Quando comecei meus estudos na Fundação Logosófica, recebi um convite do diretor do grupo do qual fazia parte para assistir a uma apresentação do Setor Infantil, que ocorreria no final da manhã do sábado seguinte. Com o propósito de conhecer mais sobre o campo experimental logosófico que se abria para mim, aceitei de pronto o convite. Ainda jovem e solteiro, não tinha qualquer experiência docente relacionada à infância.
No dia da atividade, lá estava eu, curioso e atento. Iniciada a apresentação, não via diferença entre aquela atividade e outras apresentações infantis, comuns nas escolas e colégios que frequentei.
Num determinado momento, quando várias crianças se apresentavam em um jogral e recitavam suas falas, uma delas não conseguiu cumprir a sua parte, ficando imóvel no centro do palco. Percebia-se facilmente que estava inibida diante do auditório. Como se tratava de uma sequência de falas e apresentações, uma docente foi até o centro do palco e, tomando-a pela mão, retirou a criança de cena.
A peça seguiu até o fim. Após os aplausos, quando a plateia se preparava para sair do auditório, surgiu a docente, pedindo aos presentes que esperassem um pouco, pois uma criança queria se apresentar. Então entrou no palco o mesmo menino que tinha sido vítima da inibição que o impedira de apresentar sua fala. Sem acompanhamento musical e sem a presença das demais crianças, cumpriu a sua parte, recebendo aplausos e a afetuosa aprovação da docente.

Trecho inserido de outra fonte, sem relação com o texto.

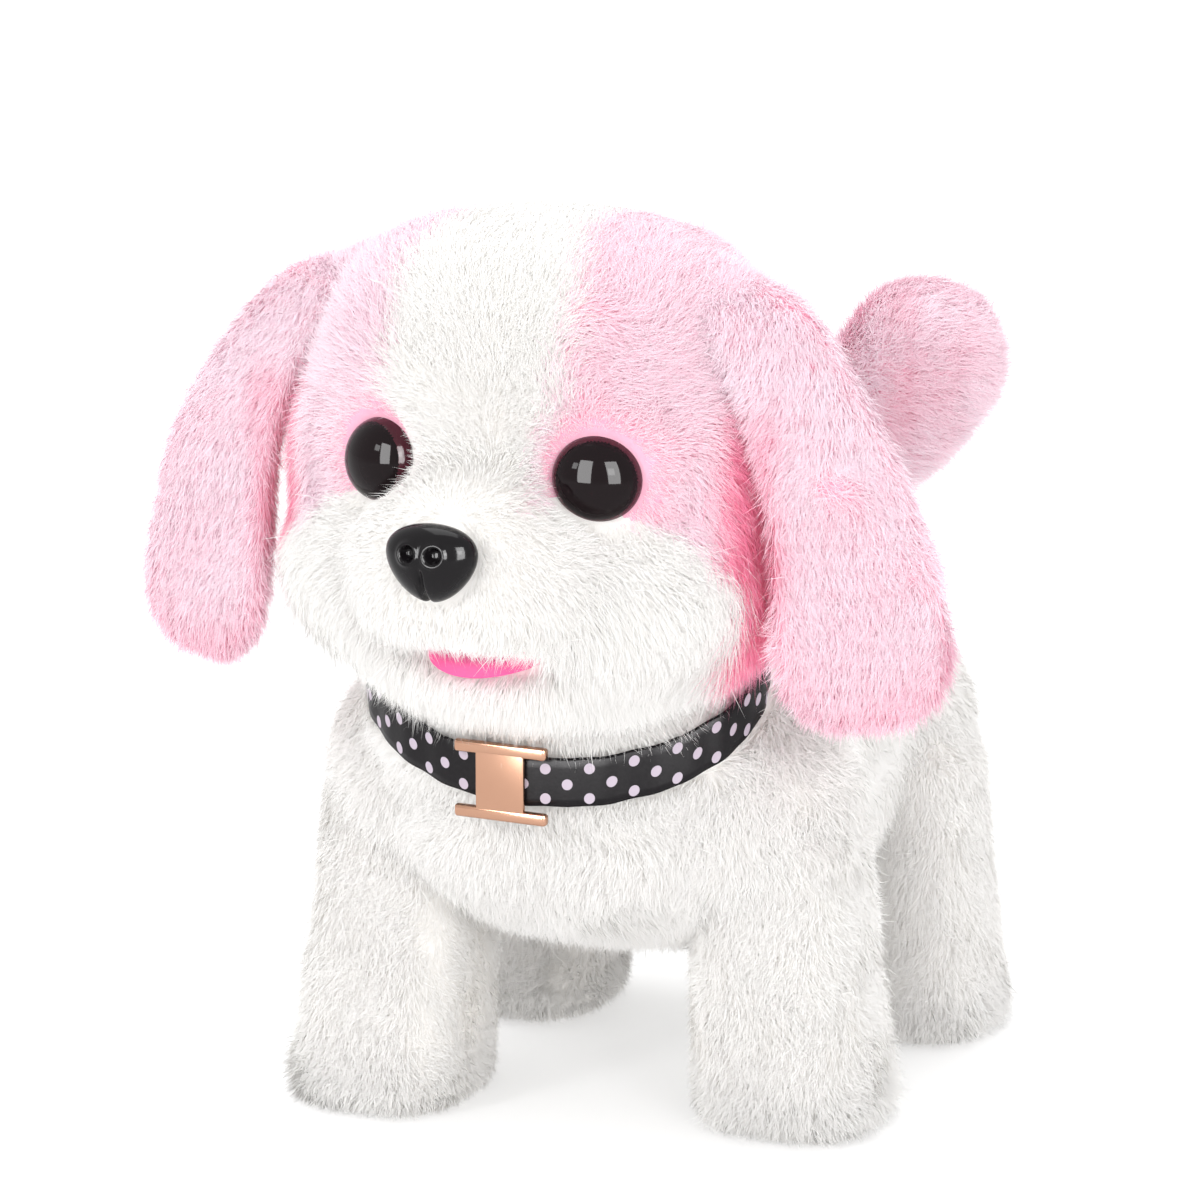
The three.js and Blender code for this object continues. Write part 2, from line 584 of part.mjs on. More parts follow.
// The crankshaft turns both drive bars through an eccentric pin at each end, and a crown wheel
// takes the tail's drive off it towards the rear.
function buildCrank() {
  piece('crank_shaft', rodX(AXLE, -21.4, 21.4, CRANK.y, CRANK.z), 'steel');
  for (const side of [1, -1]) {
    const offset = -side * BAR.arm * Math.sin(rad(LEAN));
    const rise = side * Math.sqrt(CRANK.throw ** 2 - offset ** 2);
    const disc = rodX(6.6, side * (SHELL.half + GAP), side * 21.5, CRANK.y, CRANK.z, 20);
    const pin = rodX(AXLE, side * 21, side * (BAR.x0 - GAP), CRANK.y + offset, CRANK.z + rise, 10);
    const bore = rodX(AXLE + 0.1, side * 15, side * 25, CRANK.y, CRANK.z, 16);
    piece(side > 0 ? 'crank_disc_left' : 'crank_disc_right', cut(join(disc, pin), bore), 'frame');
  }
  piece('tail_pinion', gear(TEETH.bevel, 0, AXLE + 0.1, CRANK, [4.6, 7.4]), 'gear');

  const tip = (MODULE * TEETH.bevel) / 2 + 0.55 * MODULE + GAP;
  const face = rodY(7.9, tip + 1.6, tip + 3.4, 0, CRANK.z, 20);
  const teeth = [];
  for (let i = 0; i < TEETH.crown; i += 1) {
    teeth.push(box(4.6, 7.7, tip, tip + 2, -0.4, 0.4)
      .rotateY((i * 2 * Math.PI) / TEETH.crown).translate(0, 0, CRANK.z));
  }
  piece('crown_wheel', cut(join(face, ...teeth), rodY(AXLE + 0.1, 0, 20, 0, CRANK.z)), 'gear');
  const wagArm = 12;
  const wagThrow = wagArm * Math.sin(rad(26.5));
  const shaft = rodY(AXLE, tip + 0.6, 47.2, 0, CRANK.z);
  const disc = rodY(8.2, SHELL.rear + 0.6, SHELL.rear + 2.4, 0, CRANK.z, 20);
  const pin = rodY(AXLE, SHELL.rear + 2, TAIL.y - 2.9, 0, CRANK.z - wagThrow, 10);
  piece('tail_shaft', join(shaft, disc, pin), 'steel');
}

// ---------------------------------------------------------------- legs
function barPlace(side) {
  const turn = rad(side * LEAN);
  return { y: -BAR.arm * Math.sin(turn), z: HIP.z + BAR.arm * Math.cos(turn) };
}

function buildDriveBar(side) {
  const x0 = side * BAR.x0;
  const x1 = side * BAR.x1;
  const at = barPlace(side);
  const bar = plateX(link(-HIP.y + at.y, at.z, HIP.y + at.y, at.z, 4), x0, x1);
  const middle = plateX(link(at.y, at.z - 4.4, at.y, at.z + 4.4, 5.2), x0, x1);
  const slot = plateX(link(at.y, at.z - 4.8, at.y, at.z + 4.8, AXLE + 0.3), x0 - side, x1 + side);
  const holes = [-HIP.y, HIP.y].map((y) => rodX(AXLE + 0.35, x0 - side, x1 + side, y + at.y, at.z));
  piece(side > 0 ? 'drive_bar_left' : 'drive_bar_right', cut(join(bar, middle), slot, ...holes), 'frame');
}

function buildLeg(side, end) {
  const word = `${end < 0 ? 'front' : 'rear'}_${side > 0 ? 'left' : 'right'}`;
  const lean = side * LEAN;
  const hipY = end * HIP.y;
  const slope = Math.tan(rad(lean));
  const footY = hipY + HIP.z * slope;
  const turned = (geometry) => geometry.rotateX(rad(lean)).translate(0, hipY, HIP.z);

  const strut = turned(plateX(link(0, -46, 0, BAR.arm, 4.6), side * PLATE.x0, side * PLATE.x1));
  const shin = box(side * PLATE.x0, side * PLATE.x1, footY - 7, footY + 7, FOOT.low, 20);
  const tread = roundedRect(PLATE.x0, FOOT.x1, footY - FOOT.half, footY + FOOT.half, FOOT.corner);
  const foot = plateZ(tread, FOOT.low, FOOT.high, 3);
  if (side < 0) foot.translate(-PLATE.x0 - FOOT.x1, 0, 0);
  const hub = rodX(3.8, side * (SHELL.half + GAP), side * (PLATE.x0 + 0.5), hipY, HIP.z);
  const pull = turned(rodX(AXLE, side * (BAR.x0 - 0.2), side * (PLATE.x0 + 0.5), 0, BAR.arm));
  const bore = rodX(AXLE + 0.3, side * 15, side * 35, hipY, HIP.z);
  piece(`leg_frame_${word}`, cut(join(strut, shin, foot, hub, pull), bore), 'frame');

  const half = PAD.half;
  const sole = plateZ(roundedRect(PAD.x0, PAD.x1, footY - half, footY + half, 4), 0, PAD.thick, 3);
  if (side < 0) sole.translate(-PAD.x0 - PAD.x1, 0, 0);
  piece(`foot_pad_${word}`, sole, 'sole');

  const profile = [
    [0, LEG.foot], [0.8, LEG.foot], [0.97, 4], [1.04, 12], [1, 28], [0.93, 46], [0.9, HIP.z],
    [0.8, 70], [0.56, 77], [0.28, 80.4], [0, LEG.top],
  ].map(([r, z]) => new THREE.Vector2(r, z));
  const stump = new THREE.LatheGeometry(profile, 14).rotateX(Math.PI / 2);
  const at = stump.attributes.position;
  for (let i = 0; i < at.count; i += 1) {
    const z = at.getZ(i);
    at.setXYZ(
      i,
      side * LEG.x + (at.getX(i) * LEG.width) / 2,
      hipY + (at.getY(i) * LEG.length) / 2 + (HIP.z - z) * slope,
      z);
  }
  const room = FOOT.half + 0.7;
  piece(`leg_sleeve_${word}`, cut(
    stump,
    box(0, side * (PLATE.x1 + GAP), footY - 80, footY + 80, -10, 100),
    box(side * 20, side * (FOOT.x1 + 0.7), footY - room, footY + room, -5, FOOT.high + 0.5),
    box(side * 20, side * (PLATE.x1 + GAP), footY - 8, footY + 8, -5, 21),
    rodX(AXLE + GAP, side * 20, side * 31, hipY, HIP.z)), 'whitePlush');
}

// ---------------------------------------------------------------- tail
function buildTail() {
  const root = new THREE.Vector3(0, TAIL.y + 2, TAIL.z);
  const side = TAIL.reach * Math.sin(rad(TAIL.lean));
  const up = TAIL.reach * Math.cos(rad(TAIL.lean));
  const ball = new THREE.Vector3(side, TAIL.y + 1 + TAIL.back, TAIL.z + up);
  const at = (share) => root.clone().lerp(ball, share);

  const hub = rodY(4.5, TAIL.y - 2.5, TAIL.y + 4, 0, TAIL.z);
  const arm = roundBetween(2.2, at(0.04), at(0.8));
  const lever = box(-3.6, 3.6, TAIL.y - 2.5, TAIL.y, TAIL.z - 21, TAIL.z - 2);
  const slot = box(-AXLE - 0.3, AXLE + 0.3, TAIL.y - 5, TAIL.y + 3, TAIL.z - 19.4, TAIL.z - 5);
  piece('tail_frame', cut(join(hub, arm, lever), slot, rodY(AXLE + 0.3, 40, 70, 0, TAIL.z)), 'frame');
  piece('tail_pin', rodY(AXLE, 42.6, TAIL.y + 4.6, 0, TAIL.z), 'steel');

  const profile = [[0, 21], [7, 22], [9.6, 27], [10.4, 33], [12.4, 40], [15.2, 48]];
  for (let i = 0; i <= 5; i += 1) {
    const turn = rad(-20 + (110 * i) / 5);
    profile.push([TAIL.ball * Math.cos(turn), 57 + TAIL.ball * Math.sin(turn)]);
  }
  profile[profile.length - 1][0] = 0;
  const plush = new THREE.LatheGeometry(profile.map(([r, h]) => new THREE.Vector2(r, h)), 14);
  const way = ball.clone().sub(root).normalize();
  const turn = new THREE.Quaternion().setFromUnitVectors(new THREE.Vector3(0, 1, 0), way);
  plush.applyQuaternion(turn).translate(root.x, root.y, root.z);
  piece('tail_plush', cut(plush, roundBetween(2.6, at(0), at(0.83))), 'pinkPlush');
}

// ---------------------------------------------------------------- collar, axles, neck
function buildCollar() {
  piece('collar_ribbon', collarRing(0), 'ribbon');
  const front = COLLAR.long + COLLAR.thick / 2 + GAP;
  const drop = front * Math.tan(rad(COLLAR.slope));
  const plate = box(-5.2, 5.2, -front - 1.2, -front, -6, 6);
  const bars = [1, -1].map((up) => box(
    -10, 10, -front - 2.4, -front - 0.6, up * 6.4 - 1.3, up * 6.4 + 1.3));
  piece('collar_buckle', join(plate, ...bars).translate(0, COLLAR.y, COLLAR.z - drop), 'roseGold');
}

function buildAxles() {
  piece('axle_front', rodX(AXLE, -29, 29, -HIP.y, HIP.z), 'steel');
  piece('axle_rear', rodX(AXLE, -29, 29, HIP.y, HIP.z), 'steel');
  const foot = box(-8.5, 8.5, NECK.y - 4, NECK.y + 8, SHELL.top + 0.3, SHELL.top + 3);
  const lug = plateX(link(NECK.y, NECK.z, NECK.y + 1, SHELL.top + 4, 4), -4.4, 4.4);
  const base = cut(join(foot, lug), box(-9, 9, -60, 0, 80, SHELL.top + 0.3));
  piece('neck_bracket', cut(base, rodX(AXLE + 0.25, -10, 10, NECK.y, NECK.z)), 'frame');
  piece('neck_pin', rodX(AXLE, -8.2, 8.2, NECK.y, NECK.z), 'steel');
}

// ---------------------------------------------------------------- assembly
buildBodyPlush();
buildShell();
buildPower();
buildGears();
buildCrank();
buildAxles();
for (const side of [1, -1]) {
  buildDriveBar(side);
  for (const end of [-1, 1]) buildLeg(side, end);
}
buildTail();
buildHead();
for (const side of [1, -1]) buildEar(side);
buildCollar();

export default dog;
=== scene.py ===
"""The looks of the walking plush puppy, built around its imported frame.

Lengths are in millimetres in the design's own frame and turned to metres by at() and MM. Each
plush part is a smooth skin with a pile of separate tapered hairs standing on it.
"""

import json
import math

import bmesh
import bpy
import numpy as np
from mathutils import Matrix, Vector


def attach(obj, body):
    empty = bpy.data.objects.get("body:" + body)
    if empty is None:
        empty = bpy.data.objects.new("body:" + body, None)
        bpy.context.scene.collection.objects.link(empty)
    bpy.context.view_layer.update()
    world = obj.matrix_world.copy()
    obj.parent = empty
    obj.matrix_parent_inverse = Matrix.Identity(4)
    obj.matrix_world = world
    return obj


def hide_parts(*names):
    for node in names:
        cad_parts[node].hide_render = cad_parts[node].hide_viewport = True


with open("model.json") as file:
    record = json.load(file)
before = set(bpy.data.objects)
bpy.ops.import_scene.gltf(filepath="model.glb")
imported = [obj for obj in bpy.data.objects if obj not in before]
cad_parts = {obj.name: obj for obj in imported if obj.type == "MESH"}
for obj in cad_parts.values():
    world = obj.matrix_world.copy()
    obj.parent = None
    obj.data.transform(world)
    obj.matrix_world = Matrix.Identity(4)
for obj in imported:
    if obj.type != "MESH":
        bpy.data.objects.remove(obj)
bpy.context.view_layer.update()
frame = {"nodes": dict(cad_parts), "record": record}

MM = 0.001
DOWN = np.array([0.0, 0.0, -1.0])
joints = {joint["name"]: joint for joint in frame["record"]["behaviour"]["joints"]}
CENTRE_Y = joints["head_nod"]["pos_m"][1] / MM + 40.0       # the neck hinge is drawn at y = -40


def at(x, y, z):
    """A point of the design's frame as a Blender point in metres."""
    return Vector((x * MM, (y + CENTRE_Y) * MM, z * MM))


def points_at(points):
    """The same for an array of points."""
    return (np.asarray(points, dtype=float) + np.array([0.0, CENTRE_Y, 0.0])) * MM


def mirror(point, side):
    """A point drawn on the dog's left, kept there for side 1 and moved to its right for side -1."""
    return np.array(point) * np.array([side, 1, 1])


# ---------------------------------------------------------------- studio, in metres
FLOOR_HALF = 6.0
FLOOR_GLOW = 0.42                                           # the table is lit from below
WINDOW_SIZE = (0.65, 1.25)
WINDOW_POWER = 62.0
SENSOR = 36.0
PHOTO_WIDTH = 1200                                          # pixels
PIXEL_SIZE = 0.21 * MM                                      # at the camera's target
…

Ao sair do auditório, fiquei sem entender o motivo pelo qual a docente levara a criança a se apresentar tão fora do contexto da peça. Parecia apenas um caso de timidez, algo muito comum entre as crianças.
Vez por outra, esse episódio voltava à minha mente, e eu continuava sem encontrar razão para aquela iniciativa da docente. Alguns anos depois, durante uma conversa informal com outros estudantes de Logosofia, jovens como eu, surgiu o tema da docência infantil, e me ocorreu a ideia de relatar o episódio daquela peça.
Iniciei o relato descrevendo a cena e a dificuldade vivida pela criança e, quando cheguei ao momento de relatar a ação da docente, ao levar a criança ao centro do palco no final da peça, quase não consegui prosseguir, pois senti uma emoção especial que embargou minha voz. Tão surpreso quanto aqueles que me ouviam e aguardavam o desenlace da história, procurei concluir meu relato da melhor forma que pude.
Ao analisar o que se produziu em mim, perguntei-me por que, na época da peça infantil, não consegui compreender a ação da docente e por que dei tão pouca importância à sua atuação. Também me questionei por que, agora, o fato tocou minha sensibilidade de forma tão diferente de antes, quando eu o observava com indiferença.
O resultado da análise me mostrou como os conhecimentos que fui obtendo moveram minha mente de outra maneira e colocaram em funcionamento a sensibilidade, que antes pouco atuava. Isso provocou mudanças internas, alterando minha percepção, meu entendimento e minha consciência sobre o valor da atuação da docente.
Minha mente podia compreender, agora, que o fracasso da criança em sua participação na peça, mesmo que parecesse insignificante para os que assistiam à apresentação, poderia ter repercussões negativas em sua vida. O insucesso poderia tornar-se um grande obstáculo, presente não apenas na infância, mas ao longo da vida, quando ela se deparasse com desafios semelhantes.
A ação da docente não parecia mais fora do contexto, mas apoiada no propósito altruísta de, ao conduzir a criança, transformar um fracasso em êxito e afastar da mente e do coração daquele menino a sensação de derrota, substituindo-a pela certeza de que ele havia cumprido sua parte, assim como as demais crianças.
Como medir o valor daquela ação tão oportuna para o futuro daquela criança?